October 25, 2017 By Staff
EXCLUSIVE: Institute Director: Residents are “Very Knowledgeable,” Concerned With State’s Direction

Reclaim Connecticut talked to the director of Sacred Heart's Institute for Public Policy, which recently completed a lengthy and substantive survey of Connecticut residents on public policy.

Connecticut residents have a high awareness of the problems plaguing the state, and they’re very concerned about the state’s direction.

Those were two of the big items Professor Lesley DeNardis, Ph.D., took from Sacred Heart University (SHU)’s first Institute of Public Policy poll of Connecticut residents.

The poll, which SHU plans to conduct quarterly, was substantive and offers both residents and policymakers a deep look into how residents feel about the state of the state.

MORE: 90% in CT Aware of Budget Crisis, 91% Concerned About High Taxes

Reclaim Connecticut talked to Professor DeNardis on Tuesday, and she shared some takeaways from SHU’s poll.

“VERY CONCERNED”

DeNardis’ top takeaway?

“Connecticut residents are very concerned about the overall trajectory of the state.”

“They’re concerned about the high cost of living, they’re very concerned about the overall tax burden,” DeNardis continued. “They are contemplating moving out of state, even among higher earners.”

“HEARTENING”

One of the few “heartening” results of the poll, according to DeNardis, was finding out how engaged Connecticut residents are on the issues.

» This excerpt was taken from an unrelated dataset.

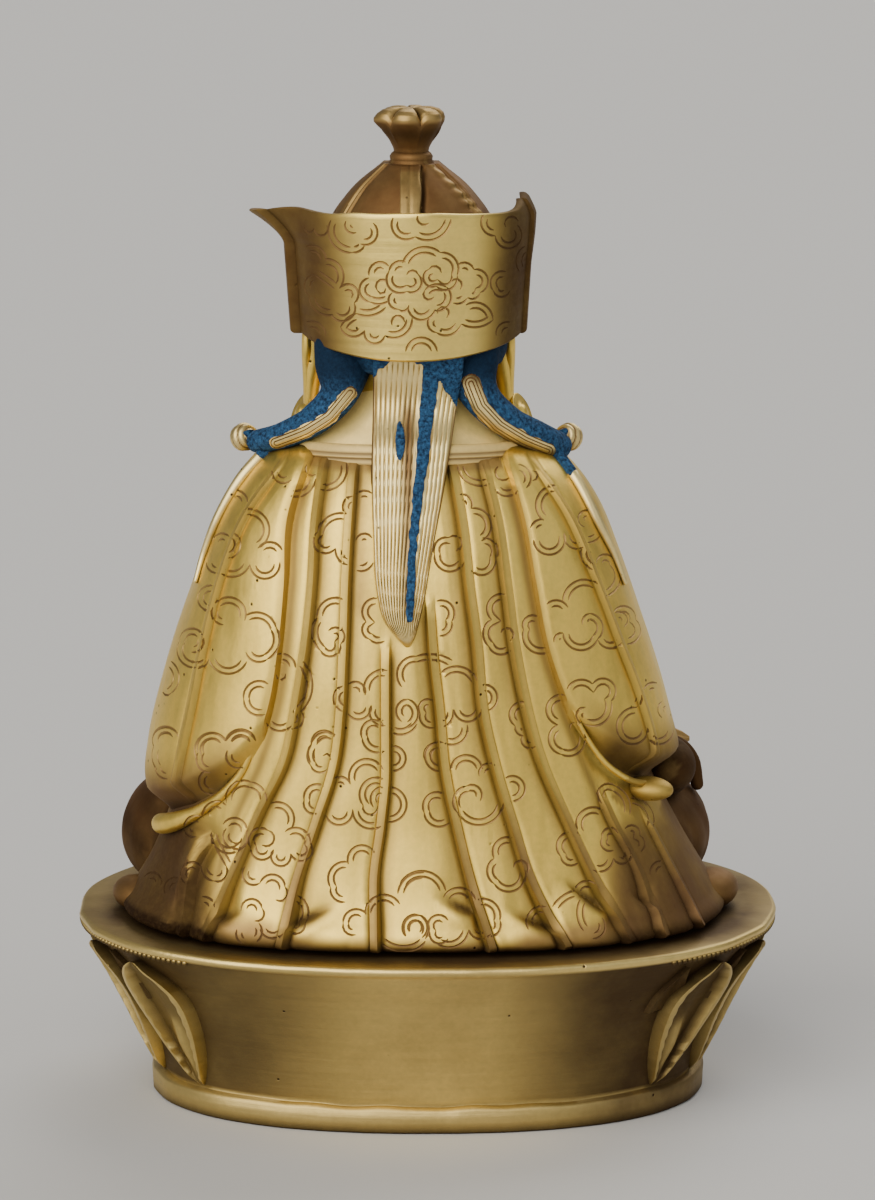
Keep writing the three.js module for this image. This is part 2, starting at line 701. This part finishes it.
function crown() {
  const outline = [[164, 21.6], [168, 21.4], [170, 19.4], [174, 17.4], [178.7, 15.3], [181.4, 13.4],
    [184.7, 10.5], [188.6, 5.6]];
  const rows = outline.map(([z, radius]) => {
    const ring = [];
    for (let j = 0; j < 36; j += 1) {
      const phi = (2 * Math.PI * j) / 36;
      const seam = z > 169 ? 0.45 * bump(Math.sin(3 * phi), 0.3) : 0;
      const r = radius + seam;
      ring.push([SPINE_X + r * Math.sin(phi), BODY_Y + r * Math.cos(phi), z]);
    }
    return ring;
  });
  return skin(rows);
}

function finial() {
  const centre = [SPINE_X, BODY_Y, 0];
  const collarRing = [[187.4, 4], [187.9, 4.4], [189.6, 4.2], [190.8, 3.4]];
  const bloom = [[190.4, 3.3], [191.4, 3.7], [195.6, 6], [197.2, 6.3], [198.4, 5.4], [199.4, 3.2],
    [TOTAL_HEIGHT, 1.4]];
  const lip = rod([
    [SPINE_X + 3, BODY_Y, 195.6, 1.6], [SPINE_X + 5.6, BODY_Y, 197, 1.2],
    [SPINE_X + 7, BODY_Y, 197.4, 0.4],
  ], 3, 5);
  return [turned(collarRing, 16, centre), turned(bloom, 24, centre, 6, 0.05), lip];
}

function figure() {
  const bodies = [
    robe(), sleeve(1), sleeve(-1), sleeveLip(1), sleeveLip(-1), ...legs(), ...hemEnds(), ...chest(),
    ...arms(), head(), nape(), collar(), ...hair(), ...ears(), brim(), crown(), ...finial(),
  ];
  const seat = box([0, 0, BASE_HEIGHT - 10], [200, 200, 20]);
  return joined(bodies).subtract(solid(seat));
}

// The base: an oval drum that flares from a plain foot to a wide rim
const PLAN_POWER = 2.25;

function planPoint(phi, halfWidth, halfDepth) {
  const across = (Math.abs(Math.sin(phi)) / halfWidth) ** PLAN_POWER;
  const r = (across + (Math.abs(Math.cos(phi)) / halfDepth) ** PLAN_POWER) ** (-1 / PLAN_POWER);
  return [r * Math.sin(phi), r * Math.cos(phi)];
}

// Wall of the base: height, half width, half depth
const WALL = [
  [FOOT_HEIGHT, 54.6, 35.8],
  [9, 55.4, 36.8],
  [15, 57.4, 38.9],
  [22, 60.4, 42],
  [29, 64, 45.6],
  [33.5, 67, 48.6],
  [35.6, 68.8, 50],
];

function drum() {
  const outline = [
    [0, FOOT_HALF_WIDTH, FOOT_HALF_DEPTH],
    [FOOT_HEIGHT - 0.8, FOOT_HALF_WIDTH + 0.3, FOOT_HALF_DEPTH + 0.3],
    [FOOT_HEIGHT, FOOT_HALF_WIDTH - 0.3, FOOT_HALF_DEPTH - 0.3],
    ...WALL.map(([z, w, d], i) => [i ? z : z + 0.1, w, d]),
    [36.2, BASE_HALF_WIDTH - 0.3, BASE_HALF_DEPTH - 0.3],
    [37, BASE_HALF_WIDTH, BASE_HALF_DEPTH],
    [37.7, BASE_HALF_WIDTH - 0.2, BASE_HALF_DEPTH - 0.2],
    [BASE_HEIGHT, BASE_HALF_WIDTH - 0.9, BASE_HALF_DEPTH - 0.9],
  ];
  return skin(outline.map(([z, w, d]) => {
    const ring = [];
    for (let j = 0; j < 48; j += 1) {
      ring.push([...planPoint((2 * Math.PI * j) / 48, w, d), z]);
    }
    return ring;
  }));
}

// A point on the wall, moved straight out by `lift`
function wallPoint(phi, z, lift) {
  const [x, y] = planPoint(phi, read(WALL, z, 1), read(WALL, z, 2));
  const length = Math.hypot(x / 1.7, y);
  return [x + (lift * x) / 1.7 / length, y + (lift * y) / length, z];
}

// One upright petal: a raised edge round a hollow, narrow at the foot and pointed at the top
function petal(phi, halfAngle) {
  const levels = [
    // height, share of the width, lift of the edge, lift of the hollow
    [6.6, 0.12, 0.8, 0.6], [11, 0.42, 2.2, 0.9], [18, 0.78, 2.9, 1], [24.5, 0.98, 3.2, 1],
    [28.5, 0.86, 3.2, 1.1], [31.4, 0.5, 3, 1.6], [33.4, 0.08, 1.8, 1.8],
  ];
  return skin(levels.map(([z, share, edge, hollow]) => {
    const row = [[-1, -1.2], [-0.9, edge], [-0.6, hollow], [0, hollow * 1.1], [0.6, hollow],
      [0.9, edge], [1, -1.2]];
    return row.map(([u, lift]) => wallPoint(phi + u * share * halfAngle, z, lift));
  }));
}

function lotusBase() {
  const first = Math.asin(PLAIN_BACK_HALF_WIDTH / BASE_HALF_WIDTH) + 0.24;
  const lengths = [];
  let total = 0;
  const steps = 400;
  for (let i = 0; i <= steps; i += 1) {
    const phi = mix(first, 2 * Math.PI - first, i / steps);
    const place = planPoint(phi, 62, 43.5);
    const before = lengths.length ? lengths[lengths.length - 1].place : place;
    total += Math.hypot(place[0] - before[0], place[1] - before[1]);
    lengths.push({ phi, place, total });
  }
  const pitch = total / PETAL_COUNT;
  const petals = [];
  for (let i = 0; i < PETAL_COUNT; i += 1) {
    const [from, middle, to] = [0.03, 0.5, 0.97].map(
      (part) => lengths.find((step) => step.total >= (i + part) * pitch).phi,
    );
    petals.push(petal(middle, (to - from) / 2));
  }
  return joined([drum(), ...petals]);
}

function part(name, body, colour, roughness) {
  const material = new THREE.MeshStandardMaterial({ color: colour, roughness, metalness: 0.95 });
  const mesh = new THREE.Mesh(geometryOf(body), material);
  mesh.name = name;
  return mesh;
}

const padmasambhava = new THREE.Group();
padmasambhava.add(part('figure', figure(), 0xc9a557, 0.34));
padmasambhava.add(part('lotus_base', lotusBase(), 0xa8884a, 0.42));

export default padmasambhava;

“[It was] heartening to see the high degree of awareness in the state budget crisis,” DeNardis said.

“There was a high degree of correspondence between how people thought about these issues and the objective realities,” she continued, citing studies that show Connecticut residents have some of the highest tax burdens in the country.

“They’re very aware,” DeNardis said of Connecticut residents. And “very knowledgeable and savvy.”

WHAT’S NEXT?

Asked about what else SHU would like to poll Connecticut residents, DeNardis offered what may be a preview of future polls by the institute.

“A third of respondents would make reforms to the pension system,” DeNardis said, “so that may be a potential candidate for a poll topic in the future.”

The big question, though, is this: Connecticut residents have sent some clear messages to policymakers through this poll. What will policymakers do with that information?